Per quanto riguarda i gruppi professionali, quelli che esprimono il maggiore fabbisogno di aggiornamento sono le professioni qualificate nelle attività commerciali e nei servizi (29,2%), i lavori operai di tipo artigianale e specializzato (20,9%), le professioni esecutive in lavori di ufficio e professioni tecniche (20%). All’interno dei grandi gruppi di professioni le esigenze di aggiornamento coinvolgono sia figure apicali (imprenditori e alta dirigenza soprattutto nei settori finanziari in genere, ma anche nei servizi commerciali e di vendita), sia le figure professionali tecniche e impiegatizie, operai specializzati e artigiani, conduttori di impianti e macchinari e anche professioni non qualificate come pulizia alloggi, logistica e imballaggio.
Il fabbisogno di aggiornamento riguarda ovviamente la formazione relativa all’introduzione di nuovi macchinari con nuovi automatismi e sistemi di controllo sempre più tecnologici. Ma l’impatto dell’intelligenza artificiale e delle analisi dei big data sull’organizzazione del lavoro fa emergere una domanda di capacità nelle persone che è di maggiore adesione e comprensione dei processi produttivi.
Tre sono le competenze nuove più richieste per tutti i gruppi professionali: capacità di gestire le relazioni, capacità di analisi e problem solving e capacità di pianificare attività e risorse. La capacità di gestire aspetti tecnici o le competenze logico-matematiche sono presenti, ma solo per le professioni che le richiedono esplicitamente. Le tre segnalate sono invece richieste da oltre il 45% delle risposte per tutte le categorie professionali prese in considerazione.
Abbinate a queste capacità individuali che vengono considerate indispensabili per l’organizzazione del lavoro futuro si richiedono conoscenze specifiche soprattutto nella gestione di impresa, scienze ingegneristiche e tecnologiche e scienze umanistiche. Queste sono quelle richieste per tutte le professioni, mentre poi le conoscenze specialistiche si abbinano alle singole professioni per definire le figure professionali nella loro completezza.

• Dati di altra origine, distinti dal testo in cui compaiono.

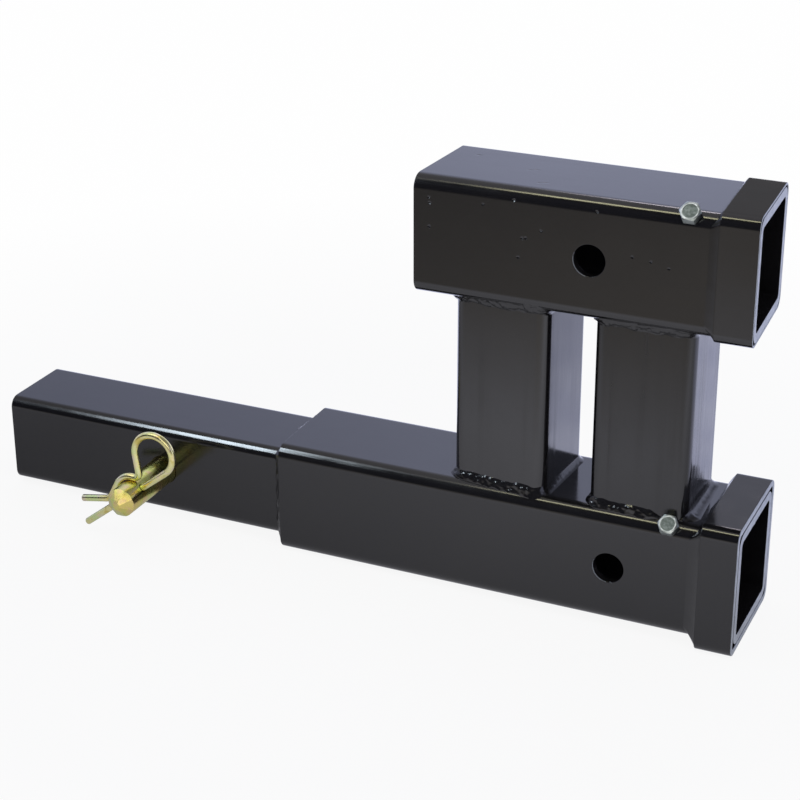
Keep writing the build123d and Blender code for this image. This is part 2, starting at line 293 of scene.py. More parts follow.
def black_paint(name, grain=ALONG_BAR, lumps=0.0, streaks=0.35, top_dip=0.0, marked=False,
                ior=1.6):
    """Gloss black paint with orange peel, drawing lines along the grain, pits and a little
    dust. Lumps and streaks say how strong those are. Top dip is the angle by which the
    shading of a collar's top is turned. Marked paint has the upper tube's pits and scuffs."""
    material, nodes, place = start_material(name)
    peel = nodes.noise(place, 700.0, 2.0)
    swell = nodes.noise(place, 38.0, 1.0)
    lines = nodes.noise(nodes.place(grain), 1.0, 3.0)
    normal = dressed_normal(nodes, top_dip) if top_dip else None
    normal = nodes.bump(swell, SWELL_DEPTH, 0.30, normal)
    normal = nodes.bump(lines, LINE_DEPTH, streaks, normal)
    normal = nodes.bump(peel, PEEL_DEPTH, 0.5 + lumps, normal)
    normal = nodes.bump(sparse_pits(nodes, place), PIT_DEPTH, 0.7, normal)
    if marked:
        normal = nodes.bump(upper_tube_marks(nodes), MARK_DEPTH, 1.0, normal)
    cloud = nodes.share(nodes.noise(place, 14.0, 3.0), 0.3, 0.7)
    dust = nodes.remap(nodes.noise(place, 420.0, 4.0, 0.7), 0.62, 0.80, 0.0, 0.05)
    colour = nodes.blend(dust, nodes.blend(cloud, *PAINT_TONES), DUST)
    low, high = (gloss + LUMP_DULLING * lumps for gloss in PAINT_GLOSS)
    mottle = nodes.remap(nodes.noise(place, 55.0, 4.0), 0.3, 0.7, low, high)
    smear = nodes.remap(lines, 0.45, 0.70, 0.0, STREAK_DULLING * streaks)
    nodes.coat(colour, nodes.math("ADD", mottle, smear), normal, IOR=ior)
    return material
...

In questo quadro da cui emerge come anche per gli occupati vi sia una domanda crescente di abbinamento di soft skills con la conoscenza specifica e tecnica dei processi di produzione emergono alcune linee di policy su cui riflettere. In primo luogo, va sostenuta la formazione lungo tutta la vita lavorativa delle persone e va favorito l’accesso di tutte le imprese. L’analisi fornita da Inapp, infatti, riguardava tutte le imprese con almeno un occupato, ma i risultati hanno fatto emergere che sono state in grado di rispondere solo le imprese dai 50 dipendenti in su e in proporzione crescente al crescere del numero dei dipendenti.
Il nostro tessuto di piccole e medie imprese rischia perciò di entrare in una fase di grande cambiamento e non trovarsi coinvolta da un’offerta formativa di aggiornamento che dovrebbe rivolgersi in primo luogo proprio all’imprenditore. Se non avverrà questo si corre il rischio di non cogliere l’esigenza né del cambio di tecnologia, né di nuovi modelli di organizzazione della produzione e dei servizi.
I soggetti di rappresentanza delle imprese, i fondi intraprofessionali e le stesse Camere di commercio dovrebbero avviare una massiccia campagna di orientamento coinvolgendo imprenditori e lavoratori del ricco tessuto di Pmi per permettergli di far diventare questa fase di cambiamento un’occasione di formazione per la modernizzazione delle imprese. Il mismatch presente sul mercato del lavoro fra competenze richieste dalle imprese e formazione della forza lavoro rischia di ampliarsi anche a una quota di occupati. Investire di più in formazione è indispensabile per aumentare l’occupabilità del capitale umano e creare più occupazione.